The explicit &mut makes mutation visible in the method signature. When you call a method, you know whether it might modify the value:

counter.value();      // Reads - takes &self
counter.increment();  // Modifies - takes &mut self

In languages without this distinction, any method call might mutate. In Rust, the signature tells you.

This clarity helps when reasoning about code. If a function takes &T, you know it won't modify the value. If it takes &mut T, modification is possible.

Mutable Variable Requirement

To call a method that takes &mut self, the variable must be declared mutable:

let counter = Counter { count: 0 };
counter.increment();  // Error: counter is not mutable
 
let mut counter = Counter { count: 0 };
counter.increment();  // OK

The mut keyword on the binding signals that the value can be modified. This is separate from the reference type—let mut makes the binding mutable, &mut creates a mutable reference.

Lifetime of Borrows

Borrows have a lifetime—the scope where the reference is valid. The compiler ensures references don't outlive the data they point to:

let mut x = 5;
{
    let r = &mut x;
    *r += 1;
}  // r goes out of scope here
println!("{}", x);  // OK - no active mutable borrow

The mutable borrow r ends when its scope ends. After that, you can use x normally.

Dereferencing with *

To modify the value behind a mutable reference, use the dereference operator *:

let mut x = 5;
let r = &mut x;
*r += 1;  // Modify the value x points to

In method bodies, self is automatically dereferenced when accessing fields:

fn increment(&mut self) {
    self.count += 1;  // Automatically dereferenced
    // Equivalent to: (*self).count += 1;
}

Rust's automatic dereferencing makes code cleaner without sacrificing control.

Interior Mutability

Sometimes you need to mutate data through an immutable reference. This seems to violate the borrowing rules, but Rust provides types that allow controlled mutation:

use std::cell::RefCell;
 
struct Cache {
    data: RefCell<HashMap<String, String>>,
}
 
impl Cache {
    fn get(&self, key: &str) -> Option<String> {
        // Mutate through &self using RefCell
        self.data.borrow_mut().insert(key.to_string(), "value".to_string());
        self.data.borrow().get(key).cloned()
    }
}

RefCell provides runtime-checked borrowing. It enforces the borrowing rules at runtime instead of compile time. If you violate them, the program panics.

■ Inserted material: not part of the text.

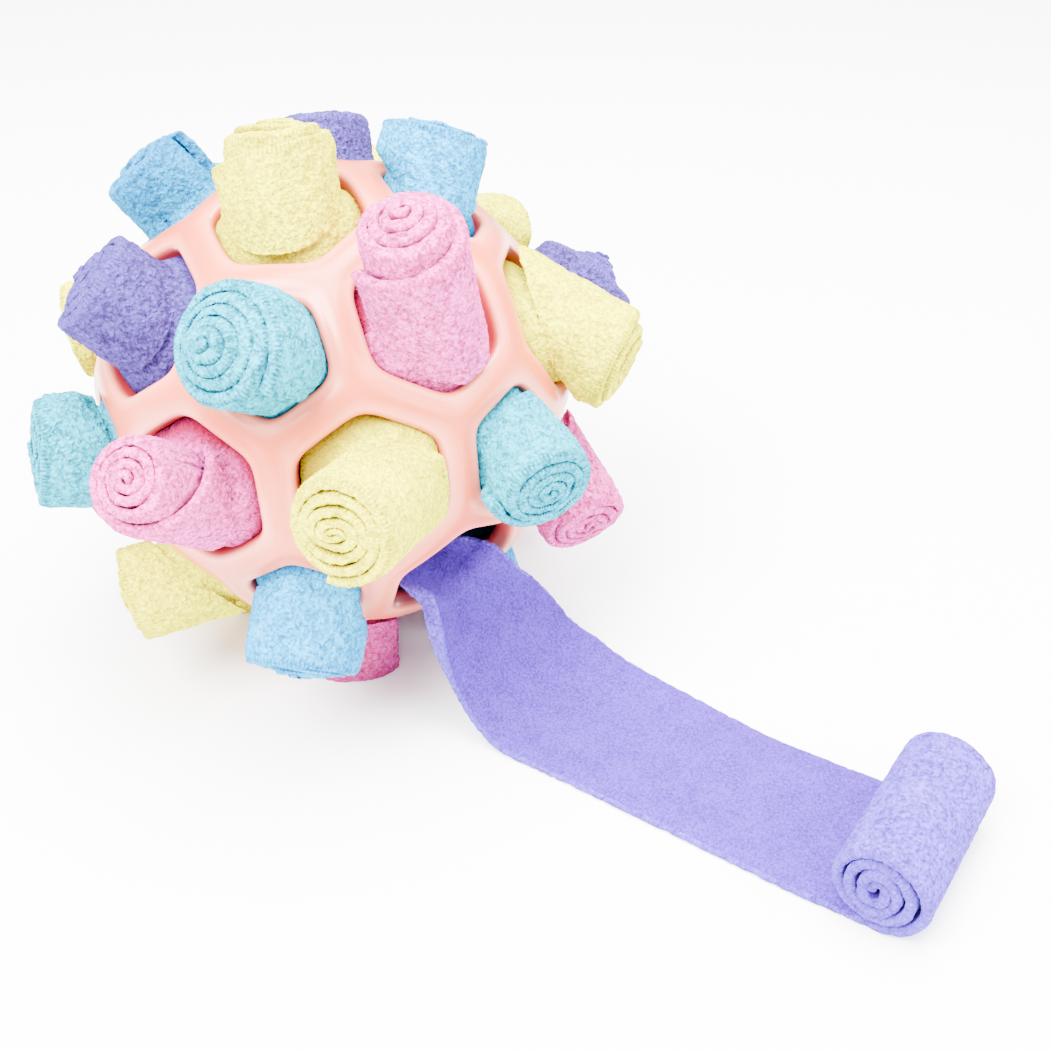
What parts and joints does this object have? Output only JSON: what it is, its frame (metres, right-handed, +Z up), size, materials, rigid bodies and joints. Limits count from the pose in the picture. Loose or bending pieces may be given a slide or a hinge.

This is useful for caching, reference counting with mutation, and other patterns where compile-time checks are too strict.

Shared Mutable State with Mutex

For thread-safe mutation, use Mutex:

use std::sync::Mutex;
 
let counter = Mutex::new(0);
 
{
    let mut guard = counter.lock().unwrap();
    *guard += 1;
}  // Lock released here

The mutex ensures only one thread can access the value at a time. The MutexGuard acts like a mutable reference with automatic lock release when dropped.

Common Mistakes

Trying to borrow mutably while immutable borrows exist:

let mut v = vec![1, 2, 3];
let first = &v[0];
v.push(4);  // Error: can't borrow mutably while immutable borrow exists
println!("{}", first);

The fix is to limit the lifetime of first:

let mut v = vec![1, 2, 3];
{
    let first = &v[0];
    println!("{}", first);
}  // first goes out of scope
v.push(4);  // OK

Forgetting to declare variables mutable:

let x = 5;
let r = &mut x;  // Error: x is not mutable

Add mut to the binding:

let mut x = 5;
let r = &mut x;  // OK

When to Use &mut self

Use &mut self when:

The method modifies the instance's state
You're implementing builder patterns where methods chain and modify
You need exclusive access to prevent concurrent modification

Use &self when:

The method only reads data
Multiple calls can safely happen concurrently

Use self when:

The method consumes the value (conversions, final cleanup)

The Safety Guarantee

Rust's borrow checker prevents:

Use-after-free (references can't outlive the data)
Data races (no concurrent mutable access)
Iterator invalidation (can't modify a collection while iterating)

These are compile-time guarantees. If your code compiles, these classes of bugs don't exist.

The tradeoff is fighting the borrow checker initially. The rules feel restrictive until you internalize them. Then they become natural, and you wonder how you wrote safe code without them.